I would applaud this project, while recognizing that it’s not an easy one and that this way of phrasing it sounds too singular, monolithic, and teleological — too much, in fact, like Bookchin’s. (I suspect that Clark may be aware of this problem, but that he had to wrap the article up somehow, making it relevant to the readership of Capitalism Nature Socialism). More accurately, I would say we need a “history of egoic conditioning,” or something like Foucault’s history, or genealogy, of the subject, but with a focus on the “lack” and the “other” to that subject — which emerges differently under different historical circumstances. Writing that history/genealogy isn’t easy because we can hardly get a god’s-eye view unaffected by our own historical moment (as Heidegger and Foucault both recognized). Pieces of it can be found in Deleuze and Guattari’s Capitalism and Schizophrenia, with their attempt to historicize the body, the psyche, and the polity all at once; in David Loy’s Buddhist History of the West: Studies in Lack; in some of Teresa Brennan’s work; and in Morris Berman’s overambitious and prematurely abandoned (what happened to him?) project that peaked with Coming to Our Senses: Body and Spirit in the Hidden History of the West; and scattered in other places. (I haven’t figured out yet how much of it can be found in Ken Wilber’s integralist project; see Michael Zimmerman’s and Sean Esbjorn-Hargens’ Integral Ecology for a relevant offshoot.)

I want to end by coming back to my point about the complementarity of Deleuze and Derrida, or of what I would call the Deleuzian Buddha and the Derridean Buddha.

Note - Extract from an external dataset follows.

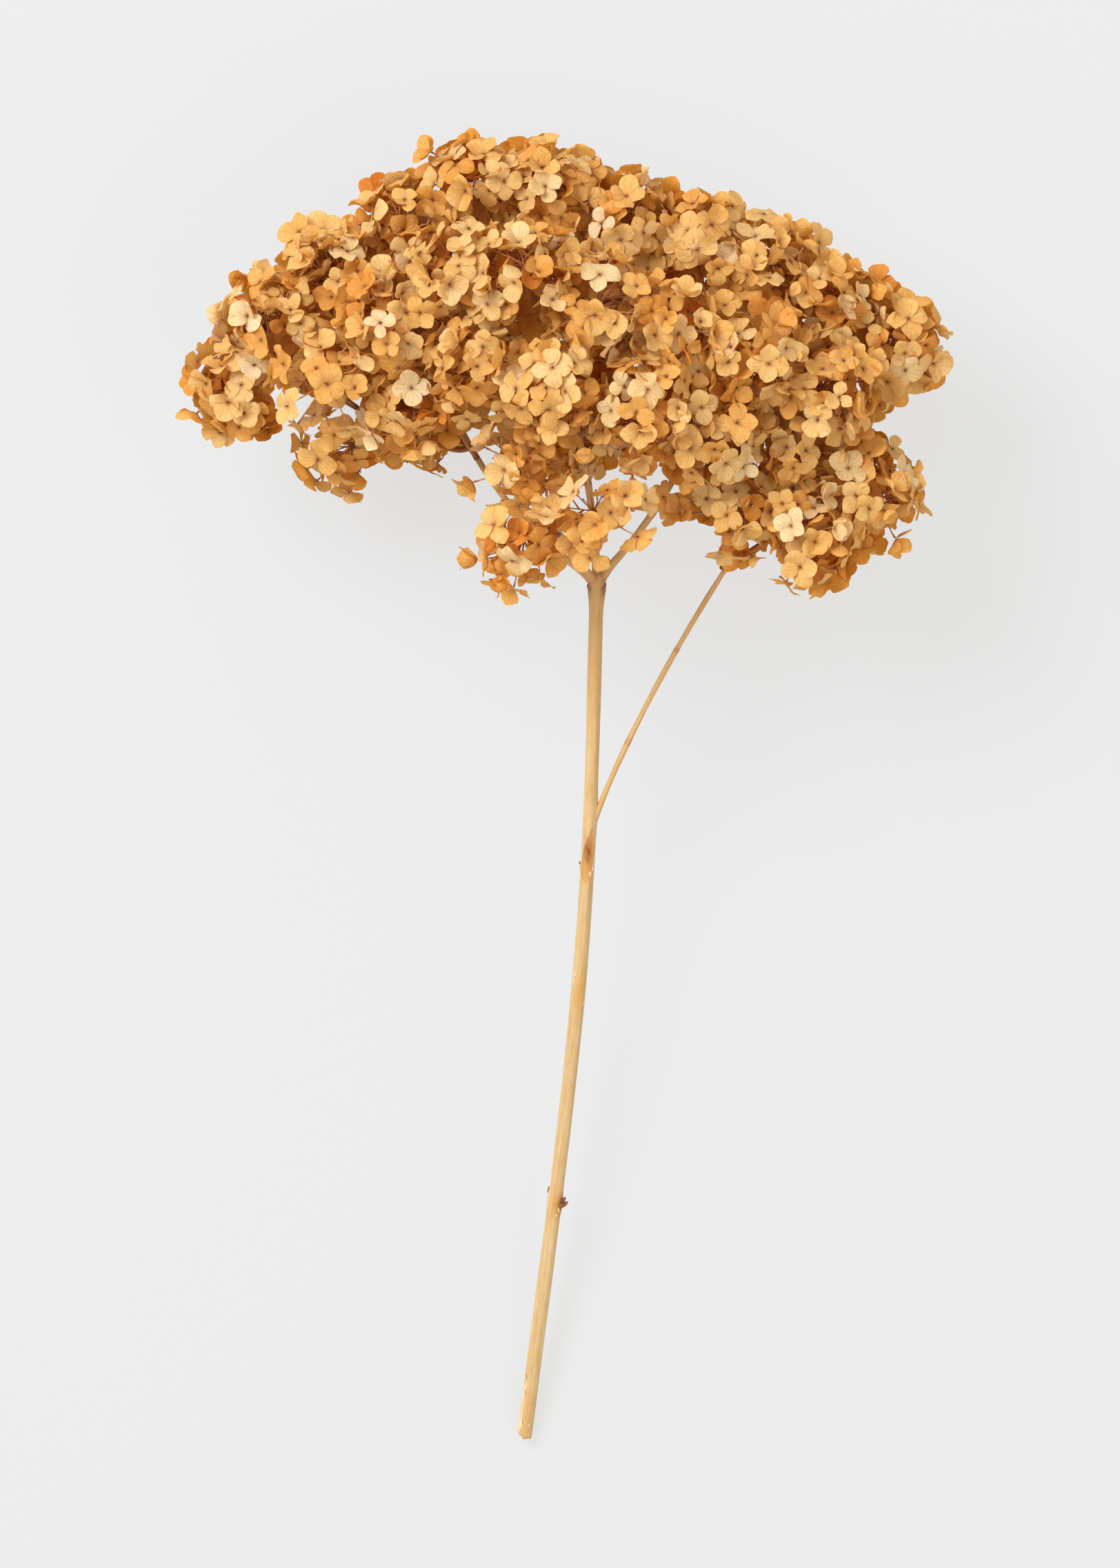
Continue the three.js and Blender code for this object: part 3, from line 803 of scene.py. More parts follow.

It’s often been noted, including by Derrida himself, that Derridean deconstruction shares much with the negative-theological traditions of Asian thought. As I’ve argued before, Derrida’s focus on language limits his project. Nagarjuna does essentially the same thing, but his approach is more radical in that it calls for the deconstruction not only of the concepts that structure our experience, but of the experience itself. That’s where philosophy becomes psychology (and, ultimately, what goes by the term “mysticism”). Varela, Thompson, and Rosch made much the same argument in The Embodied Mind, and the Varela-founded Mind and Life Institute provides a space for developing both the science and the psychology of this line of work.

Where a Derridean/Nagarjunian deconstructive project helps us see through the constructs we believe to make up the world (of individual ego and of collective/social ego — the nation, the empire, the state, the body politic), an affirmative project such as Deleuze’s — and the life-affirming thread within Mahayana Buddhism, as Clark argues — provides a necessary complement. I resist the idea that these make up two fundamentally opposed approaches, an “ontology of lack” versus an “ontology of abundance,” as Tonder and Thomasson’s Radical Democracy puts it. They are complementary, with the deconstructive and psychoanalytical (and here we need a lengthy excursus on Lacan, object-relations theory, and much else) taking away from the self/ego structure (social and personal) whilst the affirmationists (Deleuze, Whitehead, Bergson, Connolly, et al) provide means to orient ourselves within the space that has been vacated in its wake. Connolly’s idea of “relational arts of the self” — all those ways (ritualistic, psychophysical, et al) in and through which we can wean ourselves away from resentment so as to more fully embrace the earthy reality of the relations in which we find ourselves — points to the work we can do individually toward this end. As inheritors of the spiritual traditions of millennia, with a growing knowledge of how the bits and pieces of those traditions affect us physiologically, psychologically, socially, etc., we have a lot to draw from (though, of course, I wouldn’t suggest that traditions are there to be poached indiscriminately, without sensitivity to the political relations circumscribing them).

Enough, for now.

The photo above is of a decomposing whale carcass I came across on a beach near Tlell, Haida Gwaii (the Queen Charlotte Islands), several years ago.